▶ **Material to process**
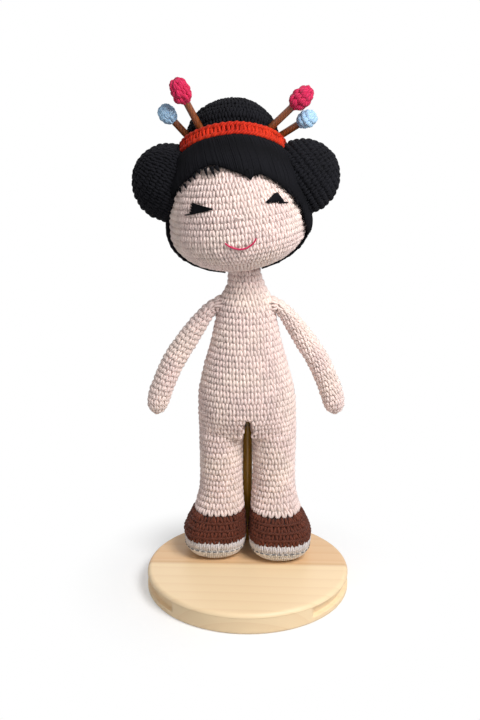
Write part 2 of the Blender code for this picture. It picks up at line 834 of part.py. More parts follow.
def band_profile(grow):
    """The hair band's oval section, which rings the waist of the top bun."""
    waist = max(row[0] for row in TOP_BUN_PROFILE_SHARES[1:3]) * TOP_BUN_RADIUS
    middle = waist + TOUCH + BAND_THICKNESS / 2
    points = []
    for i in range(BAND_SIDES + 1):
        angle = FULL_TURN * (i % BAND_SIDES) / BAND_SIDES
        outward = -(BAND_THICKNESS / 2 + grow) * math.cos(angle)
        points.append((middle + outward, (BAND_WIDTH / 2 + grow) * math.sin(angle)))
    return points


def make_top_bun(bun_frame, hair_outside, stick_holes):
    """The stuffed top bun, open where it is sewn to the cap, and the band round its foot."""
    skin = add_piece(
        "top_bun_skin", oval_spin(bun_profile(0), TOP_BUN_SIDES), "black_cotton", bun_frame
    )
    hollow = add_piece(
        "top_bun_hollow",
        oval_spin(bun_profile(FABRIC), TOP_BUN_SIDES),
        parent=bun_frame,
    )
    cut(skin, hollow, hair_outside, stick_holes)
    filling = add_piece(
        "top_bun_filling",
        oval_spin(bun_profile(STUFFING_INSET), TOP_BUN_SIDES),
        "stuffing",
        bun_frame,
    )
    cut(filling, hair_outside, stick_holes)
    band = add_piece(
        "hair_band", oval_spin(band_profile(0), HEAD_SIDES), "red_cotton", bun_frame
    )
    cut(band, hair_outside, stick_holes)


def make_side_buns(head_frame, bun_frame, hair_outside):
    """Two round buns on the sides of the head, pressed in where the top bun lies."""
    rooms = [
        add_piece(name, oval_spin(profile, sides), parent=bun_frame)
        for name, profile, sides in (
            ("top_bun_room_cutter", bun_profile(-TOUCH), TOP_BUN_SIDES),
            ("hair_band_room_cutter", band_profile(TOUCH), HEAD_SIDES),
        )
    ]
    for name, shares in (("right", RIGHT_BUN_SHARES), ("left", LEFT_BUN_SHARES)):
        place = place_on_head(shares)
        outward = (place - Vector((0, 0, HEAD_LOW))).to_track_quat("Z", "Y")
        ball_frame = frame(f"{name}_bun_frame", place, outward.to_matrix(), head_frame)
        forms = {}
        for part, inset in (("skin", 0.0), ("hollow", FABRIC), ("filling", STUFFING_INSET)):
            radius = SIDE_BUN_RADIUS - inset
            angles = [math.pi * i / SIDE_BUN_ROWS for i in range(SIDE_BUN_ROWS + 1)]
            ball = [(radius * math.sin(a), -radius * math.cos(a)) for a in angles]
            ball[0] = (0, ball[0][1])
            ball[-1] = (0, ball[-1][1])
            finish = {"skin": "black_cotton", "filling": "stuffing"}.get(part)
            forms[part] = add_piece(
                f"{name}_bun_{part}",
                bmesh_of_spin(ball, SIDE_BUN_SIDES),
                finish,
                ball_frame,
            )
        cut(forms["skin"], forms["hollow"], hair_outside, *rooms)
        cut(forms["filling"], hair_outside, *rooms)


def stick_turn(name):
    """The rotation that points +Z along a hair stick, in the top bun's axes."""
    return Vector(STICK_LEAN_SHARES[name]).to_track_quat("Z", "Y").to_matrix()


def stick_place(name):
    return Vector(STICK_ENTRY_SHARES[name]) * TOP_BUN_RADIUS


def make_stick_holes(bun_frame):
    """The holes that the four sticks push through the bun, the cap and the head."""
    bm = bmesh.new()
    for name in STICK_ENTRY_SHARES:
        hole = cylinder(STICK_RADIUS + TOUCH, -STICK_INSIDE - TOUCH, PINK_REACH, STICK_SIDES)
        place = Matrix.Translation(stick_place(name)) @ stick_turn(name).to_4x4()
        bmesh.ops.transform(hole, matrix=place, verts=hole.verts)
        part = bpy.data.meshes.new(f"{name}_hole")
        hole.to_mesh(part)
        hole.free()
        bm.from_mesh(part)
    return add_piece("stick_hole_cutter", bm, parent=bun_frame)


def make_sticks(bun_frame):
    """Four round hair sticks, each with a crocheted bobble on its free end."""
    kinds = {
        "pink": (PINK_REACH, PINK_RADIUS, PINK_LENGTH, "pink_cotton"),
        "blue": (BLUE_REACH, BLUE_RADIUS, BLUE_LENGTH, "blue_cotton"),
    }
    for name in STICK_ENTRY_SHARES:
        reach, radius, length, finish = kinds[name.split("_")[1]]
        axis = frame(f"{name}_axis", stick_place(name), stick_turn(name), bun_frame)
        bore = BOBBLE_BORE_SHARE * length
        add_piece(
            f"{name}_stick",
            cylinder(STICK_RADIUS, -STICK_INSIDE, reach + bore - TOUCH, STICK_SIDES),
            "stick_wood",
            axis,
        )
        hole = STICK_RADIUS + TOUCH
        outside = [(r * radius, reach + h * length) for r, h in BOBBLE_SHARES]
        profile = [(0, reach + bore), (hole, reach + bore), (hole, reach), *outside]
        profile.append((0, reach + length))
        add_piece(f"{name}_bobble", bmesh_of_spin(profile, BOBBLE_SIDES), finish, axis)


def main():
    start_empty()
    rod_top = make_stand()
    head_frame = frame("head_axis", NECK_TOP, Matrix.Rotation(HEAD_LEAN, 3, "Y"))
    tilt = Matrix.Rotation(TOP_BUN_UPRIGHT, 3, "Y") @ Matrix.Rotation(TOP_BUN_TILT, 3, "X")
    bun_x, bun_y, bun_up = TOP_BUN_SHARES
    bun_place = Vector((bun_x * HEAD_RADIUS, bun_y * HEAD_RADIUS, HEAD_LOW + bun_up * HEAD_HIGH))
    bun_frame = frame("top_bun_axis", bun_place, tilt, head_frame)

    hollows = [make_leg(side, name) for side, name in ((1, "left"), (-1, "right"))]
    torso_skin, dowel_hole = make_torso(hollows, rod_top, head_frame)
    for side, name in ((1, "left"), (-1, "right")):
        make_arm(side, name, torso_skin)

    stick_holes = make_stick_holes(bun_frame)
    make_head(head_frame, dowel_hole, stick_holes)
    patch_inside = head_form("patch_inside", TOUCH, head_frame)
    thread_outside = head_form("thread_outside", TOUCH + THREAD, head_frame)
    hair_outside = head_form("hair_outside", CAP_WALL + 2 * TOUCH, head_frame)
    make_face(head_frame, patch_inside, thread_outside)
    make_hair_cap(head_frame, patch_inside, stick_holes)
    make_fringe(head_frame, patch_inside)
    make_top_bun(bun_frame, hair_outside, stick_holes)
    make_side_buns(head_frame, bun_frame, hair_outside)
    make_sticks(bun_frame)
    bpy.context.view_layer.update()


main()
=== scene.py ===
"""A crocheted doll on its round pine stand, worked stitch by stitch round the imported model.

Metres, +Z up. The doll faces -Y and its left hand is at +X. Every form is measured on the
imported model, so each skin, strand and thread lies where the model has it.
"""

import json
import logging
import math
from collections.abc import Callable
from dataclasses import dataclass
from enum import Enum

import bmesh
import bpy
import numpy as np
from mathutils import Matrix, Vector
from mathutils.bvhtree import BVHTree
from mathutils.geometry import interpolate_bezier


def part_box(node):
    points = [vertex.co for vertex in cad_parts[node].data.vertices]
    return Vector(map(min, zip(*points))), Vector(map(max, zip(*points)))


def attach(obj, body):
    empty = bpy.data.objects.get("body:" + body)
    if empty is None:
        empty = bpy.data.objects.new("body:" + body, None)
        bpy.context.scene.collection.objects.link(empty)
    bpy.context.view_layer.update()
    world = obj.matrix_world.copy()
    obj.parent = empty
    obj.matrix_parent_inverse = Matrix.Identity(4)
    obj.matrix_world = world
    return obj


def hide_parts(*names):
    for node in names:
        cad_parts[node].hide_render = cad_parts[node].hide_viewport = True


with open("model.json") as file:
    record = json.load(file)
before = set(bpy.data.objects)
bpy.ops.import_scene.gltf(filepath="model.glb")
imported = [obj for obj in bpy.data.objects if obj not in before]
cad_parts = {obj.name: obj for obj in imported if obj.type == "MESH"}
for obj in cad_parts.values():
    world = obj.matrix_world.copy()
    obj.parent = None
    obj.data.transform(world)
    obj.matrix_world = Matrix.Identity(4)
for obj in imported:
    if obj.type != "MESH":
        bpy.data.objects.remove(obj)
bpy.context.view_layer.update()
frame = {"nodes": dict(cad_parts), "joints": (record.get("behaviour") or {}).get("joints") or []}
LOG = logging.getLogger("doll")

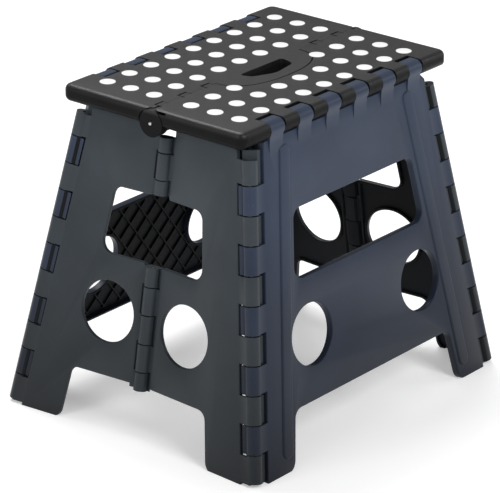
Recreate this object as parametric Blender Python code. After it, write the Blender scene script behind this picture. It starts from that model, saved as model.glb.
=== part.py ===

▶ **Problem**
Check each line above for the string "None" and show the ones that have it.

▶ **Written answer**
    if empty is None:
        empty = bpy.data.objects.new("body:" + body, None)
    obj.parent = None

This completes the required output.